Rising wages over the last two months ought to act as a positive tailwind for both consumer spending as well as headline inflation in the latest January numbers. As far as retail sales are concerned it always pays to be cautious with respect to January numbers as consumers tend to pullback in the aftermath of Christmas spending so that they can stabilise their finances. Nonetheless US retail sales are expected to rise at a lower rate of 0.2%, down from 0.4%. On the inflation front predictions have been marked down from 2.1% in December to 1.9%.

TUI Travel Q1

It’s been a tough few years for Tui (LON:TUIT), but at its update back in August last year the company managed to post its first profit in the first nine months of a year in its history. The rebranding process that has been taking place over the past few months appears to have gone according to plan, as the Thomson name is slowly phased out. The merger of its hotels and cruise business with its tour operator appears to have helped in cost control.

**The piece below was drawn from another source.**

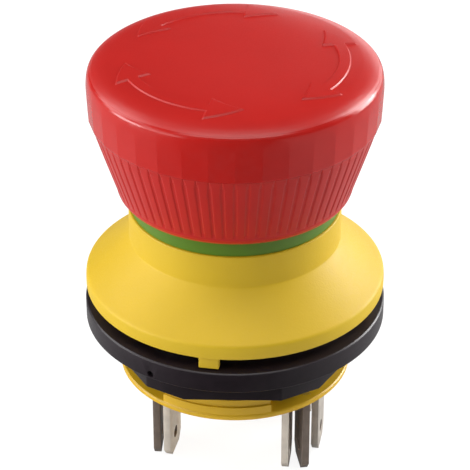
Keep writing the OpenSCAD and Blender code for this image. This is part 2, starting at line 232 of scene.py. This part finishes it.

Demand appears to be returning in holiday destinations like Turkey and North Africa, which have been affected by recent terror attacks, and we could see an impact on its cruise business as a result of the recent hurricane season in the Atlantic. Now that Christmas is behind us, consumers will start to turn their attention to their summer holidays so forward booking indications are likely to tell us whether the company is on course to fill its summer holiday schedule.

Kraft Heinz Q4

This time last year Kraft Heinz (NASDAQ:KHC) mounted a rather unwelcome as well as well as unsuccessful takeover bid on Anglo Dutch consumer goods giant Unilever (LON:ULVR). Since then its share price has declined quite markedly recently hitting a 52 week low. While the company has continued to remain profitable, most of this has been down to an increasing focus on costs rather than an improvement in sales which suggests that for all its efficiencies, consumers don’t appear to like its product lines that much. It also explains their interest in Unilever which has a much better cross section of products. Given the underperformance in the share price it’s hard to imagine that this week’s Q4 numbers will pull the share out of their recent slumber.

Cisco Systems Q2

Cisco (NASDAQ:CSCO) shares have been on a decent run of late though we have slipped back a little of late as a result of recent stock market volatility. The company has benefitted greatly from the increased focus on security in the wake of recent cyber-attacks. Its firewall and breach detection systems were a key revenue earner in Q1, with a rise of 8% in revenue. This is likely to continue to act as a decent tailwind to the business, as it places more emphasis on cloud and software based solutions and less on its legacy business of routers and switches.

Disclaimer: The information and opinions in this report are for general information use only and are not intended as an offer or solicitation with respect to the purchase or sale of any currency or CFD contract. All opinions and information contained in this report are subject to change without notice. This report has been prepared without regard to the specific investment objectives, financial situation and needs of any particular recipient.

Any references to historical price movements or levels is informational based on our analysis and we do not represent or warrant that any such movements or levels are likely to reoccur in the future. While the information contained herein was obtained from sources believed to be reliable, the author does not guarantee its accuracy or completeness, nor does the author assume any liability for any direct, indirect or consequential loss that may result from the reliance by any person upon any such information or opinions.